Using the data below, output the first line and every line after it up to and including the line containing "base + len(points)", exactly as written and with nothing added.
————————
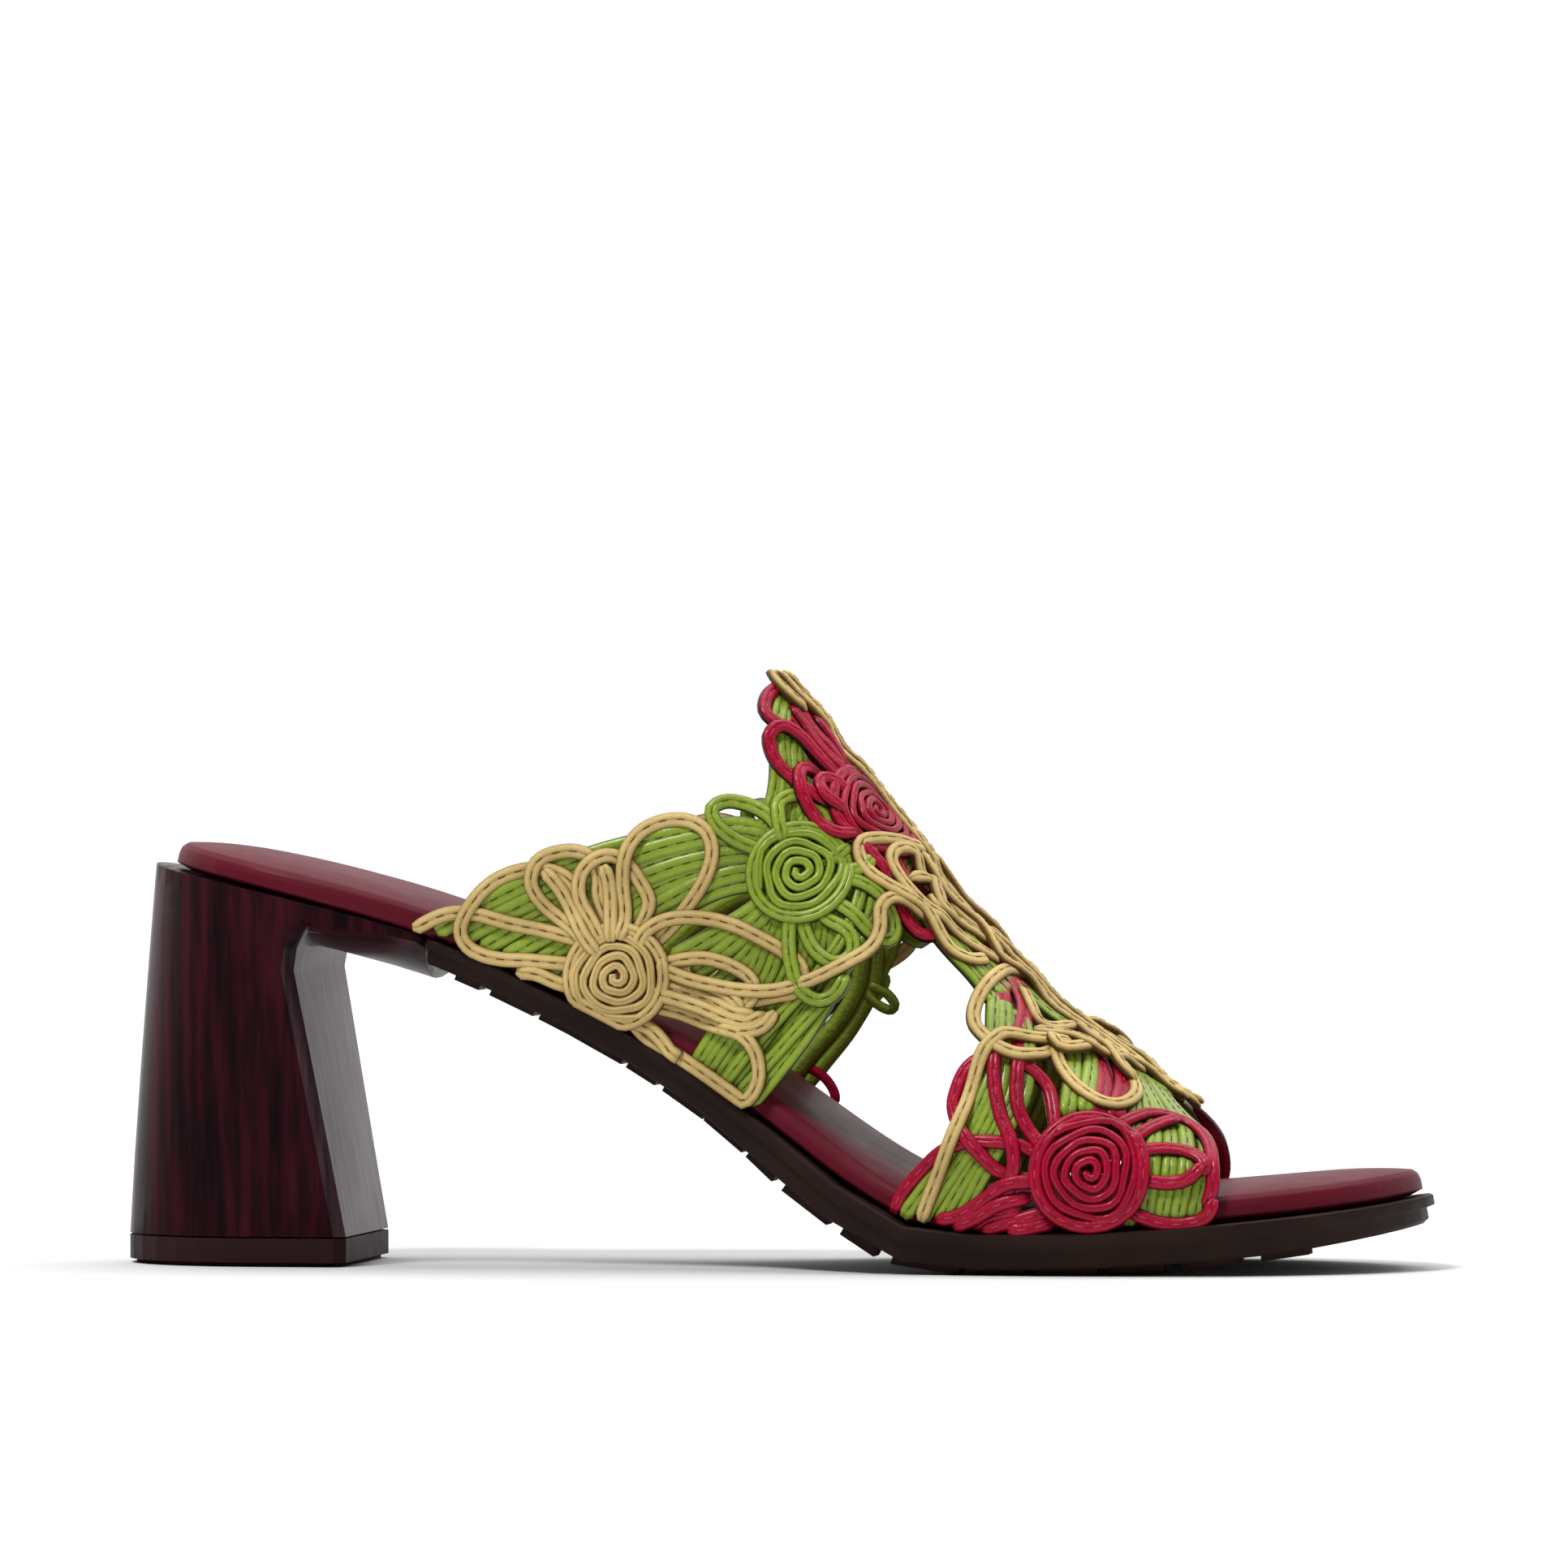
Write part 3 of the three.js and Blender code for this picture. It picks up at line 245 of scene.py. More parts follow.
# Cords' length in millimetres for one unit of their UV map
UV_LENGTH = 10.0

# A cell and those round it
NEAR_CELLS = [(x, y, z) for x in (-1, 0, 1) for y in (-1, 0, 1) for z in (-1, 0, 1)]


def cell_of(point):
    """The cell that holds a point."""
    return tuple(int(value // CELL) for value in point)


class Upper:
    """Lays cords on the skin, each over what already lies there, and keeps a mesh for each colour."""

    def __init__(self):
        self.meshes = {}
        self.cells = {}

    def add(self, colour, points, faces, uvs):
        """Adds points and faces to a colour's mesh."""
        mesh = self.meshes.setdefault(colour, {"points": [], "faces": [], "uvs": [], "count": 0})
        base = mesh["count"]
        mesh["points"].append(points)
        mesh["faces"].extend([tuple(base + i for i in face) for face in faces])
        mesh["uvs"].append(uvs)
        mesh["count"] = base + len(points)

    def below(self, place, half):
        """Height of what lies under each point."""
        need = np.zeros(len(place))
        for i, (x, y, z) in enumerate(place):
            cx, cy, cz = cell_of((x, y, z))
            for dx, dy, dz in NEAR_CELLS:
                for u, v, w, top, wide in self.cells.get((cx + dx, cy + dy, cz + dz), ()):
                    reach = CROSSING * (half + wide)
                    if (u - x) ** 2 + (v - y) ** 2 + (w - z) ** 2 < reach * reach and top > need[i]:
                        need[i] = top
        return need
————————
» Result of the exercise
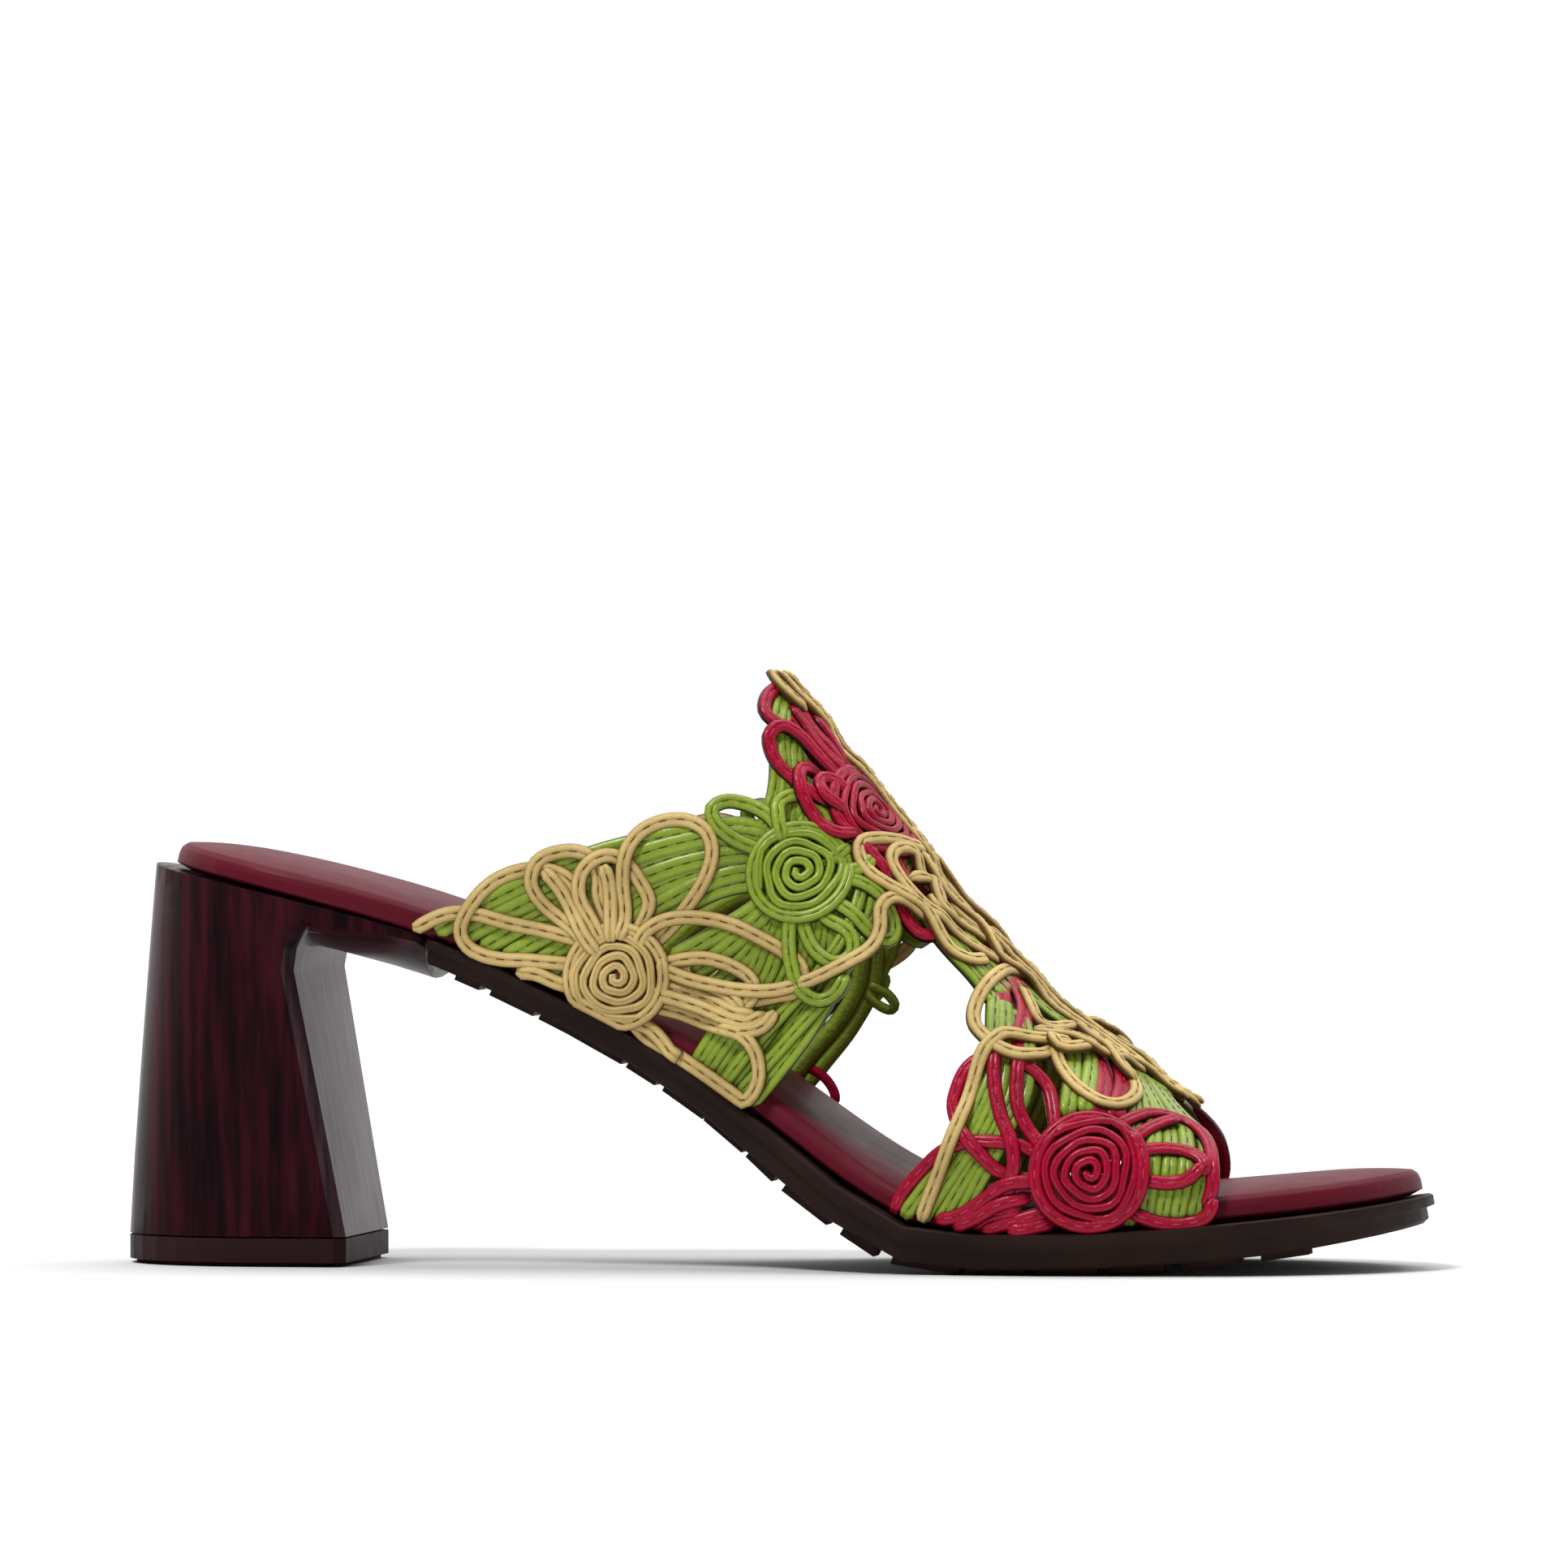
Write part 3 of the three.js and Blender code for this picture. It picks up at line 245 of scene.py. More parts follow.
# Cords' length in millimetres for one unit of their UV map
UV_LENGTH = 10.0

# A cell and those round it
NEAR_CELLS = [(x, y, z) for x in (-1, 0, 1) for y in (-1, 0, 1) for z in (-1, 0, 1)]


def cell_of(point):
    """The cell that holds a point."""
    return tuple(int(value // CELL) for value in point)


class Upper:
    """Lays cords on the skin, each over what already lies there, and keeps a mesh for each colour."""

    def __init__(self):
        self.meshes = {}
        self.cells = {}

    def add(self, colour, points, faces, uvs):
        """Adds points and faces to a colour's mesh."""
        mesh = self.meshes.setdefault(colour, {"points": [], "faces": [], "uvs": [], "count": 0})
        base = mesh["count"]
        mesh["points"].append(points)
        mesh["faces"].extend([tuple(base + i for i in face) for face in faces])
        mesh["uvs"].append(uvs)
        mesh["count"] = base + len(points)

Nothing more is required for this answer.